Blick in die Werkstatt: Das Tuch muss auf den Tisch fixiert nach dem Dämpfen trocknen © Entwurf und Foto Beate Baberske
Das handgewebte Mittelteil wird mit dem großen Tuch, mit dem es den Sarg abdecken wird, verbunden © Entwurf und Foto Beate Baberske

 

Als Christen glauben wir an die Auferstehung, und die wird spürbar durch Metallplättchen, die das Leben spiegeln, das den Wandbehang umgibt. Die eingefangenen Alltags-Bilder gehen dann mit auf die letzte Reise. Der Abschied wird sicher nicht leichter dadurch, aber individueller und familiärer auf jeden Fall. 

eingefangene Alltagsbilder auf der letzten Reise mitnehmen...

Schon beim Arbeiten ist das Leben im Tuch. Nicht nur die rote Flasche, sondern auch die grünen Blätter des wilden Weins spiegeln sich in den Edelstahlquadraten des Kreuzes. Sie fangen das Leben der Familie Tag für Tag ein und begleiten sie dann, auf dem Sarg liegend, immer auf ihrer letzten Reise.

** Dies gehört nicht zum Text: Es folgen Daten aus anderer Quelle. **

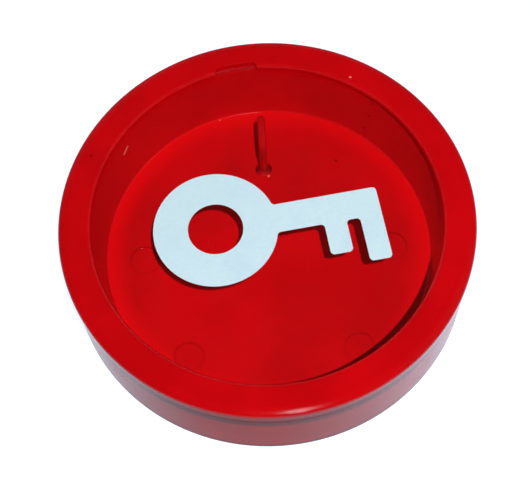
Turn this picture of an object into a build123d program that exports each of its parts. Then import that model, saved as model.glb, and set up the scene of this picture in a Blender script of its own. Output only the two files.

Seit 2020 schmückt dieser Wandteppich nun das Wohnzimmer der Familie. Zur Beerdigung wird er dann lose auf ein großes, schwarzes Tuch gelegt, das den Sarg komplett abdeckt und seitlich alle Namen der verstorbenen Familienmitglieder trägt. Von Generation zu Generation wird es weiter gegeben, so wie man es von Taufkleidern schon kennt. Der kleine, aber feine Unterschied ist, dass die Taufkleider nach der Taufe wieder im Schrank liegen, das Familien-Bahrtuch dagegen am Leben teilnimmt und die Erinnerungen speichert.

 

Liebevoll schmückt ein Blumenband den Sarg © Foto privat

 

Seit Anfang 2022 trägt das Tuch nun zwei Namen. Das erneute Bearbeiten des Tuches verbindet uns mit der Familie und lässt uns ein kleines Stückchen dazugehören.